== Given data ==

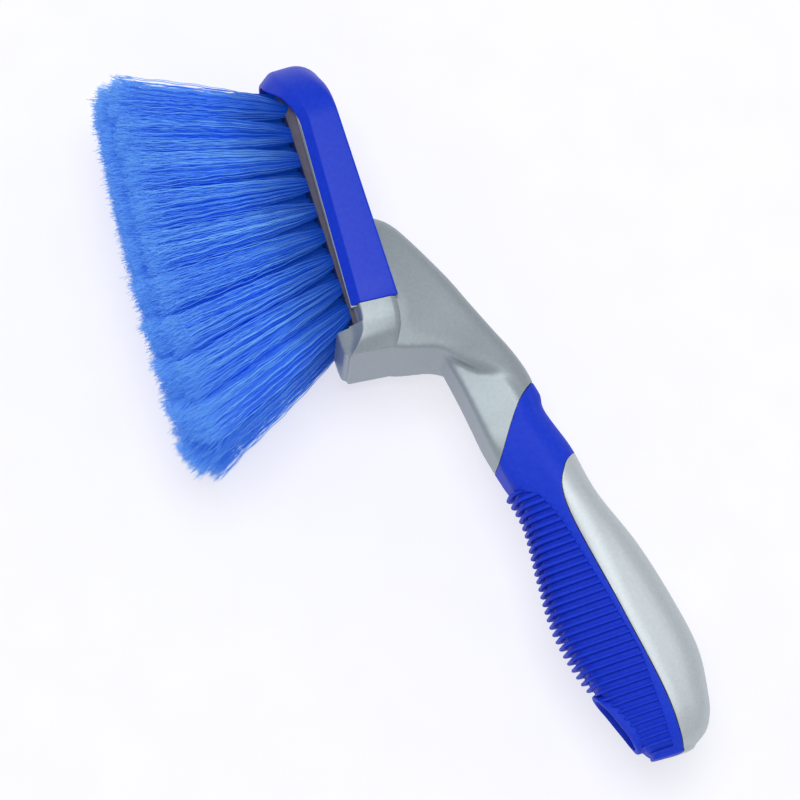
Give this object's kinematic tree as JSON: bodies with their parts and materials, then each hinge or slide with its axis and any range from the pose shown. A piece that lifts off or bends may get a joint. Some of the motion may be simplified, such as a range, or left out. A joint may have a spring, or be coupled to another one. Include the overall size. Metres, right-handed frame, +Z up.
{
  "type": "wheel brush",
  "caption": "Short-handled wheel-washing brush with flared soft bristles, a rubber-banded head, a raked neck and a ribbed grip with a hang hole.",
  "frame": {"origin": "middle of the underside of the brush's box, as it lies on its side", "axes": "+X from the bristle tips to the back of the head, +Y from the handle to the round end of the head, +Z up, across the brush"},
  "size_m": [0.1572, 0.294, 0.0835],
  "materials": {
    "silver_moulding": "satin silver-grey polypropylene",
    "silver_cover": "satin silver polypropylene",
    "grip_rubber": "matt blue thermoplastic rubber",
    "bumper_rubber": "matt blue thermoplastic rubber",
    "tuft_block": "plain grey polypropylene",
    "anchor_wire": "flat galvanised wire",
    "bristles": "blue crimped filaments with flagged tips"
  },
  "bodies": {
    "root": {"handle_body": "silver_moulding", "back_cover": "silver_cover", "grip_sleeve": "grip_rubber", "head_bumper": "bumper_rubber", "tuft_block": "tuft_block", "tuft_anchors": "anchor_wire", "tuft_01": "bristles", "tuft_02": "bristles", "tuft_03": "bristles", "tuft_04": "bristles", "tuft_05": "bristles", "tuft_06": "bristles", "tuft_07": "bristles", "tuft_08": "bristles", "tuft_09": "bristles", "tuft_10": "bristles", "tuft_11": "bristles", "tuft_12": "bristles", "tuft_13": "bristles", "tuft_14": "bristles", "tuft_15": "bristles", "tuft_16": "bristles", "tuft_17": "bristles", "tuft_18": "bristles", "tuft_19": "bristles", "tuft_20": "bristles", "tuft_21": "bristles", "tuft_22": "bristles", "tuft_23": "bristles", "tuft_24": "bristles", "tuft_25": "bristles", "tuft_26": "bristles", "tuft_27": "bristles", "tuft_28": "bristles", "tuft_29": "bristles", "tuft_30": "bristles", "tuft_31": "bristles", "tuft_32": "bristles", "tuft_33": "bristles", "tuft_34": "bristles", "tuft_35": "bristles", "tuft_36": "bristles", "tuft_37": "bristles", "tuft_38": "bristles", "tuft_39": "bristles", "tuft_40": "bristles", "tuft_41": "bristles", "tuft_42": "bristles", "tuft_43": "bristles", "tuft_44": "bristles", "tuft_45": "bristles", "tuft_46": "bristles"}
  },
  "joints": []
}
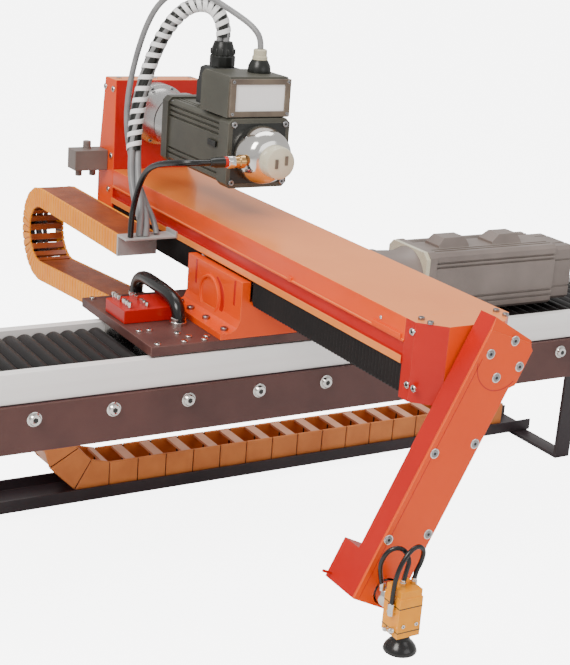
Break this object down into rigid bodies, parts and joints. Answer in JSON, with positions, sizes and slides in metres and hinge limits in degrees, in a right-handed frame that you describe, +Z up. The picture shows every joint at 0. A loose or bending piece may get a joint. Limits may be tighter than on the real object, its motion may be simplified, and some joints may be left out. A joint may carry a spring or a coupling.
{
  "type": "rack and pinion linear unit",
  "caption": "Rack and pinion handling unit: a carriage runs along a beam and drives a reaching arm with a belt-driven swinging lower arm and a vacuum gripper.",
  "frame": {"origin": "underside of the beam, at the middle of its length and depth", "axes": "+X along the beam, +Y away from the gripper along the arm, +Z up"},
  "size_m": [1.2, 1.043, 0.7345],
  "materials": {
    "orange_paint": "gloss",
    "red_paint": "satin",
    "brown_plate": "satin",
    "ground_steel": "ground",
    "dark_steel": "machined",
    "screw_steel": "zinc plated",
    "chrome_cap": "polished",
    "aluminium": "machined",
    "beam_grey": "satin",
    "motor_black": "satin",
    "bellows_black": "matt",
    "chain_orange": "matt",
    "chain_brown": "matt",
    "black_plastic": "matt",
    "grey_plastic": "matt",
    "bronze": "satin",
    "belt_black": "matt",
    "cable_black": "satin",
    "cable_grey": "satin",
    "yellow_paint": "satin",
    "cup_rubber": "matt"
  },
  "bodies": {
    "beam": {"beam_profile": "beam_grey", "guideways": "ground_steel", "front_plate": "brown_plate", "plate_screws": "screw_steel", "x_guide_rails": "dark_steel", "x_rack": "dark_steel", "end_plates": "beam_grey", "chain_tray": "beam_grey", "x_bellows_left": "bellows_black", "x_bellows_right": "bellows_black", "x_chain_lower_run": "chain_brown"},
    "x_chain_loop": {"x_chain_bend": "chain_brown"},
    "carriage": {"x_chain_upper_run": "chain_brown", "x_guide_blocks": "aluminium", "carriage_plate": "red_paint", "chain_tow_bracket": "beam_grey", "saddle": "orange_paint", "pinion_bearings": "dark_steel", "y_guide_blocks": "aluminium", "x_gearmotor": "motor_black", "y_gearbox": "aluminium", "y_motor": "motor_black", "cable_block": "red_paint", "y_chain_lower_run": "chain_orange", "carriage_cable": "cable_black"},
    "x_drive_pinion": {"x_pinion": "dark_steel"},
    "y_drive_pinion": {"y_pinion": "dark_steel"},
    "y_chain_loop": {"y_chain_bend": "chain_orange"},
    "arm": {"y_chain_upper_run": "chain_orange", "arm_housing": "orange_paint", "arm_cover": "orange_paint", "y_rails": "dark_steel", "y_rack": "dark_steel", "front_block": "orange_paint", "shaft_bearings": "bronze", "rear_housing": "orange_paint", "motor_adaptor": "aluminium", "swing_motor": "motor_black", "terminal_box": "motor_black", "motor_connectors": "black_plastic", "encoder_cap": "chrome_cap", "pneumatic_valve": "grey_plastic", "chain_arm_bracket": "aluminium", "y_bellows_front": "bellows_black", "y_bellows_rear": "bellows_black", "drive_belt": "belt_black", "wrapped_cable": "cable_grey", "encoder_cable": "cable_black", "signal_cable": "cable_grey"},
    "motor_shaft": {"motor_pulley": "dark_steel"},
    "lower_arm": {"swing_shaft": "dark_steel", "lower_arm_housing": "orange_paint", "lower_arm_cover": "orange_paint", "cover_screws": "screw_steel", "wrist_belt": "belt_black"},
    "gripper": {"wrist_hub": "aluminium", "gripper_block": "yellow_paint", "suction_cup": "cup_rubber", "gripper_hose_left": "cable_black", "gripper_hose_right": "cable_black"}
  },
  "joints": [
    {"name": "x_slide", "type": "slide", "parent": "beam", "child": "carriage", "axis": [1, 0, 0], "range_m": [-0.25, 0.4], "deforming": ["x_bellows_left", "x_bellows_right", "x_chain_lower_run", "x_chain_upper_run"]},
    {"name": "x_pinion_spin", "type": "hinge", "parent": "carriage", "child": "x_drive_pinion", "pos_m": [0, 0.133, 0.07], "axis": [0, 0, 1], "range_deg": [-770, 480]},
    {"name": "x_chain_roll", "type": "slide", "parent": "beam", "child": "x_chain_loop", "axis": [1, 0, 0], "range_m": [-0.126, 0.201]},
    {"name": "y_slide", "type": "slide", "parent": "carriage", "child": "arm", "axis": [0, 1, 0], "range_m": [-0.22, 0.25], "deforming": ["y_bellows_front", "y_bellows_rear", "y_chain_lower_run", "y_chain_upper_run"]},
    {"name": "y_pinion_spin", "type": "hinge", "parent": "carriage", "child": "y_drive_pinion", "pos_m": [-0.069, 0, 0.1445], "axis": [1, 0, 0], "range_deg": [-580, 510]},
    {"name": "y_chain_roll", "type": "slide", "parent": "carriage", "child": "y_chain_loop", "axis": [0, 1, 0], "range_m": [-0.111, 0.126]},
    {"name": "swing", "type": "hinge", "parent": "arm", "child": "lower_arm", "pos_m": [-0.053, -0.455, 0.207], "axis": [0, 1, 0], "range_deg": [-116, 63]},
    {"name": "motor_pulley_spin", "type": "hinge", "parent": "arm", "child": "motor_shaft", "pos_m": [-0.069, 0.365, 0.3215], "axis": [0, 1, 0], "range_deg": [-176, 96]},
    {"name": "wrist", "type": "hinge", "parent": "lower_arm", "child": "gripper", "pos_m": [-0.17389, -0.48, -0.03442], "axis": [0, 1, 0], "range_deg": [-64, 117]}
  ],
  "couplings": [
    {"joint": "x_pinion_spin", "follows": "x_slide", "rad_per_m": -33.333},
    {"joint": "x_chain_roll", "follows": "x_slide", "ratio": 0.5},
    {"joint": "y_pinion_spin", "follows": "y_slide", "rad_per_m": -40},
    {"joint": "y_chain_roll", "follows": "y_slide", "ratio": 0.5},
    {"joint": "motor_pulley_spin", "follows": "swing", "ratio": 1.5},
    {"joint": "wrist", "follows": "swing", "ratio": -1}
  ]
}
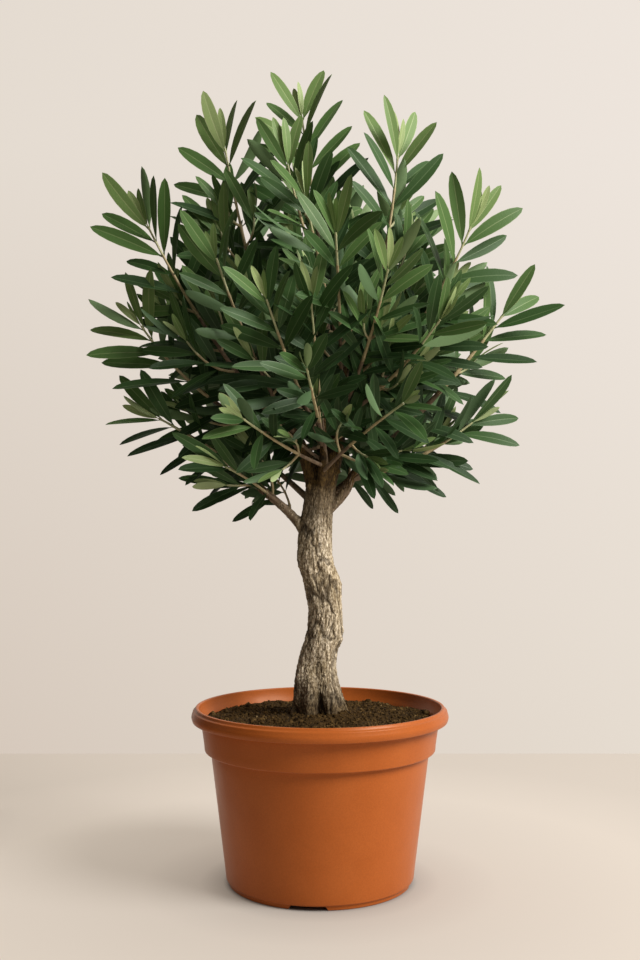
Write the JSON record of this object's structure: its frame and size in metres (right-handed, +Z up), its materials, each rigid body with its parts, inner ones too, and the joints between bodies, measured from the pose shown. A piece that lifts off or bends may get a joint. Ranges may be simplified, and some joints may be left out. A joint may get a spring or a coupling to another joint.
{
  "type": "potted olive tree",
  "caption": "Young olive tree with a short twisted trunk and a rounded head of narrow leaves, growing in a round tapered plastic nursery pot.",
  "frame": {"origin": "on the pot's axis, on the surface that the pot stands on", "axes": "+Z up along the tree; +X to the right and -Y to the front, seen from the side that its notch and low boughs face"},
  "size_m": [0.5512, 0.5235, 0.9635],
  "materials": {
    "pot": "matte",
    "soil": "matte",
    "bark": "matte",
    "young_bark": "matte",
    "leaves": "satin"
  },
  "bodies": {
    "root": {"bough_back_low": "young_bark", "bough_back_low_left": "young_bark", "bough_back_low_right": "young_bark", "bough_front_left_low": "young_bark", "bough_front_right_low": "young_bark", "bough_low_left": "young_bark", "bough_low_right": "young_bark", "bough_mid_right": "young_bark", "foliage_back_low": "leaves", "foliage_back_low_left": "leaves", "foliage_back_low_right": "leaves", "foliage_back_mid": "leaves", "foliage_back_mid_left": "leaves", "foliage_back_mid_right": "leaves", "foliage_back_top": "leaves", "foliage_back_top_left": "leaves", "foliage_back_top_right": "leaves", "foliage_back_upper_left": "leaves", "foliage_back_upper_right": "leaves", "foliage_front_centre": "leaves", "foliage_front_left_high": "leaves", "foliage_front_left_low": "leaves", "foliage_front_right_high": "leaves", "foliage_front_right_low": "leaves", "foliage_heart": "leaves", "foliage_low_left": "leaves", "foliage_low_right": "leaves", "foliage_mid_left": "leaves", "foliage_mid_right": "leaves", "foliage_top_centre": "leaves", "foliage_top_left": "leaves", "foliage_top_right": "leaves", "foliage_upper_left": "leaves", "foliage_upper_right": "leaves", "leader_back": "young_bark", "leader_left": "young_bark", "leader_right": "young_bark", "pot": "pot", "soil": "soil", "trunk": "bark"}
  },
  "joints": []
}
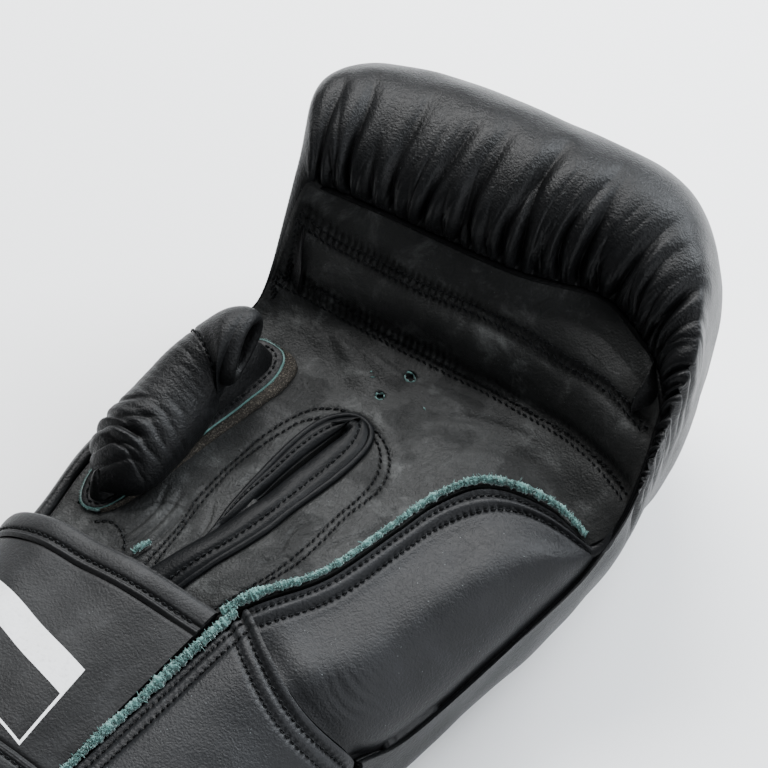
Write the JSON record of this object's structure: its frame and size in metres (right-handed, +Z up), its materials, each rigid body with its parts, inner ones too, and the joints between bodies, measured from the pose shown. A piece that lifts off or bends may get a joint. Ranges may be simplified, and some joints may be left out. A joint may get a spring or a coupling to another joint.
{
  "type": "bag glove",
  "caption": "Open-thumb padded leather bag glove for the left hand, with a gathered finger roll, grip roll, side pad, slit wrist, padded cuff and wide strap.",
  "frame": {"origin": "under the middle of the palm, on the surface that the glove's padded back lies on", "axes": "+X towards the little finger, +Y towards the fingertips, +Z up, out of the palm"},
  "size_m": [0.1652, 0.28, 0.1252],
  "materials": {
    "black_leather": "semi-matte full-grain leather",
    "strap_leather": "smooth semi-matte strap leather",
    "satin_binding": "thin satin binding leather",
    "teal_suede": "raw fuzzy suede edge",
    "grey_felt": "matte speckled felt"
  },
  "bodies": {
    "root": {"back_pad": "black_leather", "palm_panel": "black_leather", "slit_lip_little": "satin_binding", "slit_lip_thumb": "satin_binding", "side_pad": "black_leather", "cuff_pad": "black_leather", "wrist_strap": "strap_leather", "strap_binding_top": "satin_binding", "strap_binding_bottom": "satin_binding", "raw_edge_side": "teal_suede", "raw_edge_cuff": "teal_suede", "thumb_sleeve": "black_leather", "thumb_hole_rim": "black_leather", "thumb_flange": "black_leather", "thumb_felt": "grey_felt", "strap_tab": "teal_suede"}
  },
  "joints": []
}
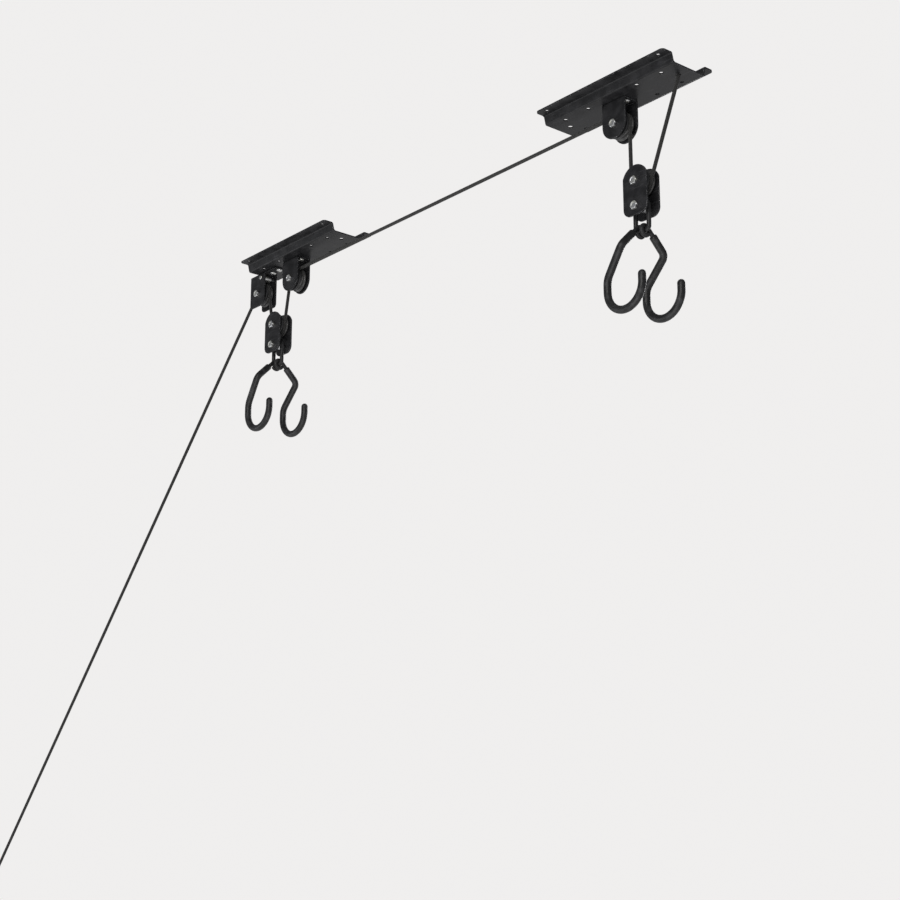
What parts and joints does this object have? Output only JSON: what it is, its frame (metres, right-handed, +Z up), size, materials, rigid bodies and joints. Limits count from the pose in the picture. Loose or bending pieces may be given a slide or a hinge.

===

◆ What you will do
Go through the listing above and locate each line that holds the word "from". Copy those lines.

◆ Task solution
Give this object's kinematic tree as JSON: bodies with their parts and materials, then each hinge or slide with its axis and any range from the pose shown. A piece that lifts off or bends may get a joint. Some of the motion may be simplified, such as a range, or left out. A joint may have a spring, or be coupled to another one. Include the overall size. Metres, right-handed frame, +Z up.
  "frame": {"origin": "middle of the underside of the brush's box, as it lies on its side", "axes": "+X from the bristle tips to the back of the head, +Y from the handle to the round end of the head, +Z up, across the brush"},
  "frame": {"origin": "underside of the beam, at the middle of its length and depth", "axes": "+X along the beam, +Y away from the gripper along the arm, +Z up"},
Write the JSON record of this object's structure: its frame and size in metres (right-handed, +Z up), its materials, each rigid body with its parts, inner ones too, and the joints between bodies, measured from the pose shown. A piece that lifts off or bends may get a joint. Ranges may be simplified, and some joints may be left out. A joint may get a spring or a coupling to another joint.
  "frame": {"origin": "on the pot's axis, on the surface that the pot stands on", "axes": "+Z up along the tree; +X to the right and -Y to the front, seen from the side that its notch and low boughs face"},
Write the JSON record of this object's structure: its frame and size in metres (right-handed, +Z up), its materials, each rigid body with its parts, inner ones too, and the joints between bodies, measured from the pose shown. A piece that lifts off or bends may get a joint. Ranges may be simplified, and some joints may be left out. A joint may get a spring or a coupling to another joint.
What parts and joints does this object have? Output only JSON: what it is, its frame (metres, right-handed, +Z up), size, materials, rigid bodies and joints. Limits count from the pose in the picture. Loose or bending pieces may be given a slide or a hinge.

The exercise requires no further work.